Dentro de los vagones, la cosa incluso mejora; todos los pasajeros tienen su asiento y hablan con tono mesurado, y la megafonía avisa de que tengamos cuidado al salir porque la próxima estación viene en curva. Ya han pasado por el vagón un acordeonista rumano, sin amplificador, y un cantautor nativo que nos ha ofrecido su personalísima versión bilingüe de una balada de Elvis, In the ghetto, puro underground. El vagón parece por instantes una biblioteca pública, más del 50% del pasaje lee algo y lectoras y lectores están al 50%; si bien es cierto que más de la mitad de los varones lectores leen periódicos, mayormente deportivos, y entre las mujeres sólo dos hojean revistas de famoseo y colorín.

Me apunto a la corriente y saco de la cartera un periódico del domingo; nada más viejo que un diario de ayer, dice un axioma del oficio, pero es que las ediciones dominicales tienen muchas páginas, y enciclopedias y fascículos y libros y deuvedés, así que a veces me guardo algún diario para el metro del lunes, generalmente el Abc o La Razón, más que nada por sus formatos más pequeños que permiten desplegarlos con facilidad.

Inicio la lectura con la fina canela del académico Luis María Anson, que promete en el título una Lección de Historia para Gallardón.
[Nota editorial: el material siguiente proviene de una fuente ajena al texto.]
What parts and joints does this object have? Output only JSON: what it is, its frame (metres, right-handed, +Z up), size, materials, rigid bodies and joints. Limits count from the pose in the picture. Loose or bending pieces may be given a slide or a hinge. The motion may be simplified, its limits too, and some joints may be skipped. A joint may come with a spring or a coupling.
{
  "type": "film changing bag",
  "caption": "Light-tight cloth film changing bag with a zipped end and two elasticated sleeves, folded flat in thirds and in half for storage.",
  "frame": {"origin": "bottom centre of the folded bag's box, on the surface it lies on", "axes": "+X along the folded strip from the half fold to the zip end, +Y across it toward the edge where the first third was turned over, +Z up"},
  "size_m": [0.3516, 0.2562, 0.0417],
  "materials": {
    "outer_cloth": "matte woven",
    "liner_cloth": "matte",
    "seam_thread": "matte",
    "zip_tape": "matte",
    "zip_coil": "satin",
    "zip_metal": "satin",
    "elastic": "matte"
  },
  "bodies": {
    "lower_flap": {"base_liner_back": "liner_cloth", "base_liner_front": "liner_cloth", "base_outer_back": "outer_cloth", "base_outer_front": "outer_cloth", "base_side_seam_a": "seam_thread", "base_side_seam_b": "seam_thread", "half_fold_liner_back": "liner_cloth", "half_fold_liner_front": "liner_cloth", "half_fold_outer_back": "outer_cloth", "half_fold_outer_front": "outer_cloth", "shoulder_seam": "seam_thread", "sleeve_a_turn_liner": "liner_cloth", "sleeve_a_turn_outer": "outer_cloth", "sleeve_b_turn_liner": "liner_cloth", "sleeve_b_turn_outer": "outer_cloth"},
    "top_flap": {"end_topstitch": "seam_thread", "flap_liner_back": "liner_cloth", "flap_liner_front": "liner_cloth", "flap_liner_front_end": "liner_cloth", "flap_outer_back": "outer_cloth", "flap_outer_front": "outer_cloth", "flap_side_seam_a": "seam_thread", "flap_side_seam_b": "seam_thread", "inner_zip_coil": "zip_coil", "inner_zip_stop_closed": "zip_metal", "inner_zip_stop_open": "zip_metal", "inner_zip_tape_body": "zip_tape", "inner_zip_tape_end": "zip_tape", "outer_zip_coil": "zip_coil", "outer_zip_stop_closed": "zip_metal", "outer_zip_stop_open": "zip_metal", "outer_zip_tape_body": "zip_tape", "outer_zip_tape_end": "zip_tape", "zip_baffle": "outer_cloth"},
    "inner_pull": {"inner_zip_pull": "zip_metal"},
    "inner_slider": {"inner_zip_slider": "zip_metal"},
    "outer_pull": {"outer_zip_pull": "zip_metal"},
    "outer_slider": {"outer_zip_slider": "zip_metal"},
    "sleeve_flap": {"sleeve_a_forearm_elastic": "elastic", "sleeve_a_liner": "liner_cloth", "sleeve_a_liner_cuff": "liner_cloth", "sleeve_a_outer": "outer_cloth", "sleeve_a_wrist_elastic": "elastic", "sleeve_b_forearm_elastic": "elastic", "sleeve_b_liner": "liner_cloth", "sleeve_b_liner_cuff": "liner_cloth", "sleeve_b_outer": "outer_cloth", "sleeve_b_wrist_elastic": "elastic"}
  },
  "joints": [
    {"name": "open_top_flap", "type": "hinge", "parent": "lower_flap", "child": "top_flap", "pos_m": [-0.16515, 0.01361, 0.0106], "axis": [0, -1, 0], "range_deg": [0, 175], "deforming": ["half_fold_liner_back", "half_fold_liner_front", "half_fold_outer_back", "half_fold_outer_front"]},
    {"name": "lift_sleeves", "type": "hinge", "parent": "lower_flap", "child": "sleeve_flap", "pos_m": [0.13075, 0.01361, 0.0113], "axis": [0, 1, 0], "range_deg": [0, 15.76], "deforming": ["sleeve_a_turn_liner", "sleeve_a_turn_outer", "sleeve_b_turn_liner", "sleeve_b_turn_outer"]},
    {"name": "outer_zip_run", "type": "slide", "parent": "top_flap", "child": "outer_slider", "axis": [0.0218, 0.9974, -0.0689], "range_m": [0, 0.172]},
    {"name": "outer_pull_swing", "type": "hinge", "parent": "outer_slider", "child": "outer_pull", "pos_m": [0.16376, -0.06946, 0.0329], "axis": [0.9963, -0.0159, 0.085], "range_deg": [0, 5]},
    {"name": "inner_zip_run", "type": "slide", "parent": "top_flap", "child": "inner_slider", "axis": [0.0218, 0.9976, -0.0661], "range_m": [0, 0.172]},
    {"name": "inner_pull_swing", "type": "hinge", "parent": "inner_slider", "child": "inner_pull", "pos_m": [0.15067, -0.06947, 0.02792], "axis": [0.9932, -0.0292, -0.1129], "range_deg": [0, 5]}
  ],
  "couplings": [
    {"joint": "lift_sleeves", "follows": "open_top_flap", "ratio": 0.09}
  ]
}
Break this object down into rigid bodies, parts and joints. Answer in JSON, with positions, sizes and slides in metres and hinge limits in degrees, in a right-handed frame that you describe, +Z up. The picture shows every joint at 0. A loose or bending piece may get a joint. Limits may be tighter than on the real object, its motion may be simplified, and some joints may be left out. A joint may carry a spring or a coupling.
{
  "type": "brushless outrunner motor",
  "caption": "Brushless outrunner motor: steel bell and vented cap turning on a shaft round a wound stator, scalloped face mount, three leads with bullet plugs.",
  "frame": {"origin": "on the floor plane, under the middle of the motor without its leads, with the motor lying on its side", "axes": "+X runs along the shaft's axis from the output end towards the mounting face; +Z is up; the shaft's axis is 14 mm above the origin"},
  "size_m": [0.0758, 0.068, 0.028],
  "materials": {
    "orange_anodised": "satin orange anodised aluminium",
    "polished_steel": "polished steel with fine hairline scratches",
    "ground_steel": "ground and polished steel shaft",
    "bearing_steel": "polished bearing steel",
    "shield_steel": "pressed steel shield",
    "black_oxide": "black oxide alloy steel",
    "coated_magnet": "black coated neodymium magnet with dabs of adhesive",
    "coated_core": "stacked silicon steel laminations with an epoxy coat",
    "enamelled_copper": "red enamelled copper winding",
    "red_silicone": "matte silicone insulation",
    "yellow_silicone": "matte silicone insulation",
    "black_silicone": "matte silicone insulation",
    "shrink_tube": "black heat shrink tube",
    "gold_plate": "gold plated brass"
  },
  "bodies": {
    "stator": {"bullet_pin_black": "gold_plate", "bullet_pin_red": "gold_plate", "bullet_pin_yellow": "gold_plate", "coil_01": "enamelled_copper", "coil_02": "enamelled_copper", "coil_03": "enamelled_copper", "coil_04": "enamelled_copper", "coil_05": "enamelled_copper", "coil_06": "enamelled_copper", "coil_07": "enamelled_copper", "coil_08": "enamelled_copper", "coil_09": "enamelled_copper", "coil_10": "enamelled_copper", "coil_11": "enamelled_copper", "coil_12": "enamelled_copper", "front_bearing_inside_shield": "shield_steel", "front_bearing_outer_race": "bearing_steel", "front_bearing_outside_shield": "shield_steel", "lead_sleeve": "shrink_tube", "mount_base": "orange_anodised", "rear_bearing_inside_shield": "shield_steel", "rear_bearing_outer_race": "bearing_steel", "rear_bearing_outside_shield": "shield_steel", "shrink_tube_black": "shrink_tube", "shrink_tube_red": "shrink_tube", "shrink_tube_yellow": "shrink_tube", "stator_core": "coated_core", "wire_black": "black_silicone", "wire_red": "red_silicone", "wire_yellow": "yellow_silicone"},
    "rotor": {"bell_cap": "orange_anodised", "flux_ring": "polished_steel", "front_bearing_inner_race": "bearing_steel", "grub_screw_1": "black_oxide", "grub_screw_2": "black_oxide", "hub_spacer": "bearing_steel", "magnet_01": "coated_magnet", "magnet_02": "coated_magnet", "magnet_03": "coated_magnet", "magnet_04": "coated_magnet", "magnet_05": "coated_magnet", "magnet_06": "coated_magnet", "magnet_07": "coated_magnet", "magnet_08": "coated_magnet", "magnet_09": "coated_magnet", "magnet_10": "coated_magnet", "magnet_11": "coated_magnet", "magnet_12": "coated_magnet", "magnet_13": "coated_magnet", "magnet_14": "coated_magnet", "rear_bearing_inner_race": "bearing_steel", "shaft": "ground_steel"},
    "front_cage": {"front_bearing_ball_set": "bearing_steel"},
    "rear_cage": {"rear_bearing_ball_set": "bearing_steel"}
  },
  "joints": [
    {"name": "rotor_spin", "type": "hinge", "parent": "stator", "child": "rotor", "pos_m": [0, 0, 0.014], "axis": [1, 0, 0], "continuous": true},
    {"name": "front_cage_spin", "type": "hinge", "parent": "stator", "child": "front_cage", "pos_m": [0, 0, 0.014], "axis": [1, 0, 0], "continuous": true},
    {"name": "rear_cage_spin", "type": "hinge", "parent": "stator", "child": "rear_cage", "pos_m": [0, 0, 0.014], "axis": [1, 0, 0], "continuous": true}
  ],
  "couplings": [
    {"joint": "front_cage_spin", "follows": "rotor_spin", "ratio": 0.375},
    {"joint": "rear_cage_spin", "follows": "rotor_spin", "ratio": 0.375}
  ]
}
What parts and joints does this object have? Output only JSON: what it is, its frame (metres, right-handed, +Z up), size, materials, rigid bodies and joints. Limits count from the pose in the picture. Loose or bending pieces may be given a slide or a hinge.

El maestro nunca deja de sorprenderme y siempre saco de él alguna enseñanza. Pero lo de hoy, mejor dicho lo de ayer, más que una lección es una filípica en la que el columnista acusa al alcalde de Madrid de haberse lanzado a hacer política socialista a la carrera y de tener "puteados los intereses de la derecha madrileña". "Ulises, en fin, supo escuchar los cantos de sirena sin perder el rumbo", termina el artículo; sí, pero para eso tuvieron que atarle al mástil de su nave sus compañeros, que taponaron sus propios oídos con cera para hacerse los sordos frente a los cánticos sirénidos y a los juramentos y denuestos del inmovilizado Odiseo Ruiz-Gallardón. Otro día hablaremos de la pérfida hechicera Circe Aguirre y de su capacidad para convertir en cerdos a sus oponentes. El tren ha llegado a la plaza.